State v. Vasquez

Decision Date12 June 1905
PartiesSTATE v. VASQUEZ.
CourtFlorida Supreme Court

Error to Circuit Court, Hillsborough County; Joseph B. Wall, Judge.

Habeas corpus proceeding by P. A. Vasquez. The prisoner was discharged, and the state brings error. Reversed.

Syllabus by the Court

SYLLABUS

1. The use of the writ of habeas corpus to test the sufficiency of the evidence upon which an information may have been based is disapproved.

2. A statute (Laws 1903, p. 9, c. 5106, s 19) licensing 'lung testers, striking machines, weighing machines, chewing gum stands, automatic penny in the slot machines or any other device of a similar nature,' under a Constitution prohibiting lotteries, will not be construed to license the operation of a machine in which the element of chance largely predominates.

COUNSEL W. H. Ellis, Atty. Gen., Donald C. McMullen, and Frank M. Simonton, for the State.

P. O Knight and C. C. Whitaker, for defendant in error.

OPINION

COCKRELL J.

A writ of error was allowed herein on behalf of the state, under chapter 4920, p. 52, Laws 1901, by the circuit judge of Hillsborough county, to have reviewed a proceeding in habeas corpus heard by such judge, resulting in the discharge of the prisoner.

The record shows that the sheriff of said county, to whom the writ of habeas corpus was directed, made return that the petitioner was held under a warrant issued out of the criminal court of record of that county upon an information charging Vasquez with keeping a gaming apparatus. The warrant is attached to the return. Thereupon the circuit judge took evidence as to the nature of the apparatus kept by the petitioner, and which presumably was the basis of the criminal charge. Upon hearing the testimony the court found that the machine was 'an automatic slot machine, such as are licensed under the laws of Florida,' and therefore ordered that the petitioner be discharged from custody. A bill of exceptions was made up and settled in behalf of the state.

From the foregoing statement it would appear that the sphere of activity of the highly beneficial writ of habeas corpus has been enlarged beyond the limits heretofore imposed by this court, and a reversal might be placed upon this ground.
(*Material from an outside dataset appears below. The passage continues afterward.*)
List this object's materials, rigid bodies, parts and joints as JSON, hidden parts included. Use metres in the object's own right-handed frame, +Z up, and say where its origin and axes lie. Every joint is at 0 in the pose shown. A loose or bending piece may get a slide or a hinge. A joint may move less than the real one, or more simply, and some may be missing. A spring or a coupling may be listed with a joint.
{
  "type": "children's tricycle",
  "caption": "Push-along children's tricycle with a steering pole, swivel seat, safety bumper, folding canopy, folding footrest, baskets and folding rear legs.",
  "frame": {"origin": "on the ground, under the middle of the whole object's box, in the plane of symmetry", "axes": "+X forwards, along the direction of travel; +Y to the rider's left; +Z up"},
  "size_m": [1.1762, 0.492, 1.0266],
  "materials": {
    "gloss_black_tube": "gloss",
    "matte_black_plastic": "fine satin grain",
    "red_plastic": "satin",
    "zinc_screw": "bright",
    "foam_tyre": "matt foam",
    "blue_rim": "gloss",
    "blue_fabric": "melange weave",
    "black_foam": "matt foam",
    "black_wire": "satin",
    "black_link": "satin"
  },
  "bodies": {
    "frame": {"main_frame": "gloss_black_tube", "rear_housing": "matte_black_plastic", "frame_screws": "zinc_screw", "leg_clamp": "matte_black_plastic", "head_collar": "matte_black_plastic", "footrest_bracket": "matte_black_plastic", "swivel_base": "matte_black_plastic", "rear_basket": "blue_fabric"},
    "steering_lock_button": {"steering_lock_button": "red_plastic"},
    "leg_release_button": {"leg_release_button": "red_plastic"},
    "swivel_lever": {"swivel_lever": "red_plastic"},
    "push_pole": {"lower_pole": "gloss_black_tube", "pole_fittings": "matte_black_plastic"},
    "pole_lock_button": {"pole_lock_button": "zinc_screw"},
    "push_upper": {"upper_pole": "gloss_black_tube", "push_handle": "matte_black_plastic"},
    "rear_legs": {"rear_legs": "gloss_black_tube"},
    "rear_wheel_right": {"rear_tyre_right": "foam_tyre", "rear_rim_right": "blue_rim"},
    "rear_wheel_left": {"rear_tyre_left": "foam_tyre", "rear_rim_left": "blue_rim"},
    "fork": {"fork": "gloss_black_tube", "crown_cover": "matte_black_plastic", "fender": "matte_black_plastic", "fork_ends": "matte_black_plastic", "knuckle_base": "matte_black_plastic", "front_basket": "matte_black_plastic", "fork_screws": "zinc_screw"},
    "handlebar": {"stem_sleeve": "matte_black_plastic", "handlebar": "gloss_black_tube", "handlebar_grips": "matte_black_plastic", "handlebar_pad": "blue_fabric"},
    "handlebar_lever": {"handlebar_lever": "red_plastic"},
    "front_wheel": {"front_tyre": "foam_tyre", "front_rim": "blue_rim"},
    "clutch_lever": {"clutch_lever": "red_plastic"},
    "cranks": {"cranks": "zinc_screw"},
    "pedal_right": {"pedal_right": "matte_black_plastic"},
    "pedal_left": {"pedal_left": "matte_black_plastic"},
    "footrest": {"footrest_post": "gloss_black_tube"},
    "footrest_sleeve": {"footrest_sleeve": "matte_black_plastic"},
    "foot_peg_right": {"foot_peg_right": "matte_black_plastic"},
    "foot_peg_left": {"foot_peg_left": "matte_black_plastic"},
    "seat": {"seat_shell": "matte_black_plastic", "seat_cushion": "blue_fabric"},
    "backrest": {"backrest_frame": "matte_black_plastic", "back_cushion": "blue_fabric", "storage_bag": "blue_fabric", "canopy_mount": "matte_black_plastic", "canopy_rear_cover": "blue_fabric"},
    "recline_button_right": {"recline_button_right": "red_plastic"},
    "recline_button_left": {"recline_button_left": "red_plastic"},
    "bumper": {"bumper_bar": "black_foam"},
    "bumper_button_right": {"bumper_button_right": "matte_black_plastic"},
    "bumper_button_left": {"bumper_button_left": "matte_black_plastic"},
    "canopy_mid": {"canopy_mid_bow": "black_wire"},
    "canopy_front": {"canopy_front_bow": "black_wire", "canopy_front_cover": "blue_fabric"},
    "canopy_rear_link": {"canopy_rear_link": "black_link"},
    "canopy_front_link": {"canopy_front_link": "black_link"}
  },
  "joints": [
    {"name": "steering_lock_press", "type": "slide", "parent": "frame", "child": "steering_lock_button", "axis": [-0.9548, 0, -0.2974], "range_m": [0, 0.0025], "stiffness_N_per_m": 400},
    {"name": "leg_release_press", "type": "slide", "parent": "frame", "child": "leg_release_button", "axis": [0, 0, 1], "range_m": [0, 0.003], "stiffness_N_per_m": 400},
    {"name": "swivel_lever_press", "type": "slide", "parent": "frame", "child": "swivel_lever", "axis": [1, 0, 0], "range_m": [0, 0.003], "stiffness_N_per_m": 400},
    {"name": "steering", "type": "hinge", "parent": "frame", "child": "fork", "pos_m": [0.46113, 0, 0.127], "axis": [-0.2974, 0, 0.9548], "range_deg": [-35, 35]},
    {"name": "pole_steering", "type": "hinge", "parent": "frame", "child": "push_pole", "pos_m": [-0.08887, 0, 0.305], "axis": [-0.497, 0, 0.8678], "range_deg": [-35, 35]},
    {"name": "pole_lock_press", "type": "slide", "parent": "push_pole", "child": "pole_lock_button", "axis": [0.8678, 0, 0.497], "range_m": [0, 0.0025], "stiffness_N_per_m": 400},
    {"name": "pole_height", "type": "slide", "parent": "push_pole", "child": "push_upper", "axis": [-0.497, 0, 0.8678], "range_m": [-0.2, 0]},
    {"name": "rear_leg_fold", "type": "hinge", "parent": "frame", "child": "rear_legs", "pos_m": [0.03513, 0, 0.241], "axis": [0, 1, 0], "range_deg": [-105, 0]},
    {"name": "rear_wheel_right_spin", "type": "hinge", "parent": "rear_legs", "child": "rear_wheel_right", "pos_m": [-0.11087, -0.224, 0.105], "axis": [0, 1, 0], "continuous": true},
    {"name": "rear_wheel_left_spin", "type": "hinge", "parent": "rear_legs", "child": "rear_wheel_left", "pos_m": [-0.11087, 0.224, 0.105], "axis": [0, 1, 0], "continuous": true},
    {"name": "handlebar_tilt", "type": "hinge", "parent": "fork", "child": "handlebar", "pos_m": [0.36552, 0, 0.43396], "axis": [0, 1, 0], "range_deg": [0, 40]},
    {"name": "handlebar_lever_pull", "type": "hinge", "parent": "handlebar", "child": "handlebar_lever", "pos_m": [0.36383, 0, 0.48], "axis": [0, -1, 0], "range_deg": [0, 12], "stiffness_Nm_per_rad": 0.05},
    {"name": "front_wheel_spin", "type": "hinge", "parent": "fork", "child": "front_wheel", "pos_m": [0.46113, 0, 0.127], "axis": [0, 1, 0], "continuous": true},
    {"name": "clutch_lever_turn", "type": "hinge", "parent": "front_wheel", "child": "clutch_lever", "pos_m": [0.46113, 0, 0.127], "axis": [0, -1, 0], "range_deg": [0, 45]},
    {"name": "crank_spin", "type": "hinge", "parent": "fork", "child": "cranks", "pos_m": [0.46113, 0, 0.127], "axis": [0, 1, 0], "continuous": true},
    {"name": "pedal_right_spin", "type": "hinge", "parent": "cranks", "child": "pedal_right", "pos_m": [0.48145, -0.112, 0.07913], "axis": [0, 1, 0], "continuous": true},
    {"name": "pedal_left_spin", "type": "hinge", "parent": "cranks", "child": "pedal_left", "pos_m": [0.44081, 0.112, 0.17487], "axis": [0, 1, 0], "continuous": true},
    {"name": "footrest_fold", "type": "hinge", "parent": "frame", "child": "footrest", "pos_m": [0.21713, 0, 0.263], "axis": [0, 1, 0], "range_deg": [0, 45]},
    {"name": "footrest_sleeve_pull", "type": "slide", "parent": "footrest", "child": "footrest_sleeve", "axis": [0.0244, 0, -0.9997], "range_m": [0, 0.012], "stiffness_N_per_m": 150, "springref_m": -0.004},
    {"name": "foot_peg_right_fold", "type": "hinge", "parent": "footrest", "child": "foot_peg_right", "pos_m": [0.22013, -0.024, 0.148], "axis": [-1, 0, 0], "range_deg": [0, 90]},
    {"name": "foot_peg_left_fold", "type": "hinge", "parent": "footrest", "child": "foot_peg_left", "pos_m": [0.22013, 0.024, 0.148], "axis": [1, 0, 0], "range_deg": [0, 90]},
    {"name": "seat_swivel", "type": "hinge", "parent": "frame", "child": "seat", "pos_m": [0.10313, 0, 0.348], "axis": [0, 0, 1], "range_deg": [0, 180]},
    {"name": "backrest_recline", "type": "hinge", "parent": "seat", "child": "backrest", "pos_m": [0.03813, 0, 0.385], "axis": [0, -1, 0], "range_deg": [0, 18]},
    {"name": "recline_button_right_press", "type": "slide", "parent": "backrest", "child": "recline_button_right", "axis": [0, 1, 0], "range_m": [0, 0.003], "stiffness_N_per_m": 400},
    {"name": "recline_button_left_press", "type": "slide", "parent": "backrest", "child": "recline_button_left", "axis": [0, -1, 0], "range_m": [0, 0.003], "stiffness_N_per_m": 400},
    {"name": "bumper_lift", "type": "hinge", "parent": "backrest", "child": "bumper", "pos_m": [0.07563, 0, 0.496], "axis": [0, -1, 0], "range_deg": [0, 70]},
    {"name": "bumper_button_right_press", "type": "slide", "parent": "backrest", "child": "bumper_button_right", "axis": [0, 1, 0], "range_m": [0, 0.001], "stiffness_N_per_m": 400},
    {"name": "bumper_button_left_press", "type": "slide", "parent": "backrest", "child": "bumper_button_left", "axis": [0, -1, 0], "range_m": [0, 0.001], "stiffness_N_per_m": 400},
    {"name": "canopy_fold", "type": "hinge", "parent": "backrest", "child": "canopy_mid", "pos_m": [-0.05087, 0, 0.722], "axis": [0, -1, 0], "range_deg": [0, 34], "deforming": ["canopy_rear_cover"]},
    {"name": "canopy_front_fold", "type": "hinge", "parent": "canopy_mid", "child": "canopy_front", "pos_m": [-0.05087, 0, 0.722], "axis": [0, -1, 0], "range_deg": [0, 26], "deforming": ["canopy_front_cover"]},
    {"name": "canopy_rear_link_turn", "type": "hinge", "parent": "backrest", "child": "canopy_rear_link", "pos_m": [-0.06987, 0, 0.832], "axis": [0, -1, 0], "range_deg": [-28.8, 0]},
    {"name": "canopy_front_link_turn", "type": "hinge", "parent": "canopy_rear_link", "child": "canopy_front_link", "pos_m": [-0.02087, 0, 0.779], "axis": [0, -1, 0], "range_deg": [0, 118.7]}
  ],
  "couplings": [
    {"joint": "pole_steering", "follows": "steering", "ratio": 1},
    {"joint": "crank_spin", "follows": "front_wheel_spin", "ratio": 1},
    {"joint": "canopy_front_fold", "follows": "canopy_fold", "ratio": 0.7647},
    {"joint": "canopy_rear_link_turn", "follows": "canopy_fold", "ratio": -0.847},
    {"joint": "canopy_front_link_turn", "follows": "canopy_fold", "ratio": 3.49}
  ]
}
However, as the case has been presented to us by counsel for either side upon the merits of the question actually passed upon below, we shall consider the question so presented.

The statute referred to by the court below is contained in the license act of 1903, p. 9, c. 5106, § 19, which reads as follows: 'That all owners of lung testers, striking machines, weighing machines, chewing gum stands, automatic penny in the slot machines or any other device of a similar nature shall pay to the state a license tax of five dollars for each machine. And provided further, that any person who places any of said machines in any public or private place without having first...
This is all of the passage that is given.